Ausgabe 11/2016 - 18.03.2016
München (epd). Die Plinganserstraße 19 in München: Hier hat der gemeinnützige Verein "H-Team" seinen Sitz - und hier hat auch Wedigo von Wedel seinen Schreibtisch. Der 55-jährige Pädagoge betreut das nach seinen Angaben bundesweit einzige "Messie-Telefon": Damit können sich Menschen mit einer zwanghaften Sammelleidenschaft Hilfe holen. Oder deren Angehörige.
"Gerade hatte ich eine Mutter am Telefon, die über ihre Tochter und deren Wohnungszustand verzweifelt war", berichtet von Wedel. Die Tochter, Anfang 30, ist erwerbslos, "kriegt nichts auf die Reihe", stellt die Mutter resigniert fest. Die Wohnung sei so voller Gegenstände, dass sie kaum noch zu betreten sei. Aber, so die Experten: Das Messie-Phänomen, die Verwahrlosung der Wohnung durch Müll und vermeintliches Gerümpel, trifft keineswegs nur Arbeitslose oder "sozial Schwache", sondern auch erfolgreiche Berufstätige.
Seit 25 Jahren beschäftigt sich von Wedel mit diesem Problem und kennt auch viele Beispiele aus "bürgerlichen" Kreisen. Dabei denkt er zum Beispiel an jene Frau mit einer leitenden Funktion in einem großen Büro. Trotz des verheerenden Zustandes ihrer Wohnung schaffte es die Angestellte, den äußeren Schein in ihrem Beruf aufrecht zu erhalten. Dazu hatte sie am Münchner Hauptbahnhof Schließfächer angemietet, in die sie sowohl ihre Schmutzwäsche deponierte als auch die saubere Kleidung für das Büro, die sie aus der Reinigung abholte. Von Wedel: "Das kam auf die Jahre gesehen sehr teuer."
Für den Pädagogen entspricht das äußere Chaos der Messies auch ihrem inneren Zustand. Die Überfrachtung der Wohnung mit Dingen steht für das permanente Gefühl der Überforderung: "Messies sammeln genau genommen weniger Dinge als Aufgaben und Projekte, von denen sie sich aber förmlich erdrückt fühlen."
Viele Betroffene wehrten sich auch gegen den Begriff der Vermüllung, denn für sie sind die angesammelten Waren keineswegs Müll, sondern sie identifizieren sich mit ihnen. "Sind meine Dinge Müll, dann bin ich auch Müll", sei dann zu hören - und gegen diese Verletzung wehren sie sich mit Abschottung der eigenen Wohnung. Doch der Zusammenhang zwischen psychischer Befindlichkeit und Wohnungschaos sei noch viel zu wenig erforscht: "Die Wissenschaften beschäftigen sich kaum mit diesen Problem", sagt von Wedel.

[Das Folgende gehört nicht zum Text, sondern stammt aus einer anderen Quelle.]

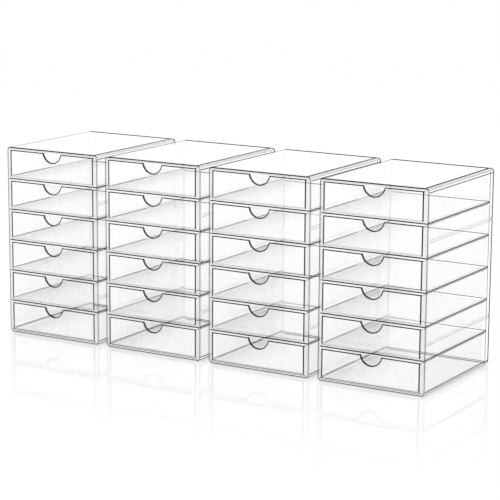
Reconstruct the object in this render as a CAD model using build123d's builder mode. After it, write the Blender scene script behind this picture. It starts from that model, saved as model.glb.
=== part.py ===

Lange Erfahrung mit diesem Phänomen hat der Facharzt und Psychoanalytiker Rainer Rehberger, Autor von mehreren Büchern zum Messie-Syndrom. Für ihn liegen dessen Ursachen in einer übermäßigen erzieherischen Strenge mit Zwang und Gewalt in der frühen Kindheit.
Wissenschaftlich untersucht wurde das Messie-Syndrom 2012 an der Abteilung für Psychiatrie und Psychotherapie der Universitätsklinik Freiburg. Das Ergebnis der Studie: Häufig seien die Betroffenen in der Kindheit Gewalt, Zwang und starkem Druck ausgesetzt gewesen.
Verlässliche Zahlen, wie viele Menschen in Deutschland im selbst erzeugten Chaos leben, gibt es nicht. Via Messie-Telefon verhindert der Münchner Verein "H-Team" jährlich rund 100 Wohnungskündigungen wegen Verwahrlosung - der zweithäufigste Kündigungsgrund nach Mietschulden. Auf der Grundlage dieser Erfahrung schätzt er die ungefähre Zahl bundesweit Betroffener: "Rund zwei Millionen halte ich für möglich", sagt von Wedel.
Und der Fachmann sieht eine wachsende Tendenz. Denn "der Leistungsdruck hat in den vergangenen 20 Jahren zugenommen". Hinzu komme, dass tragfähige Bindungen schwänden.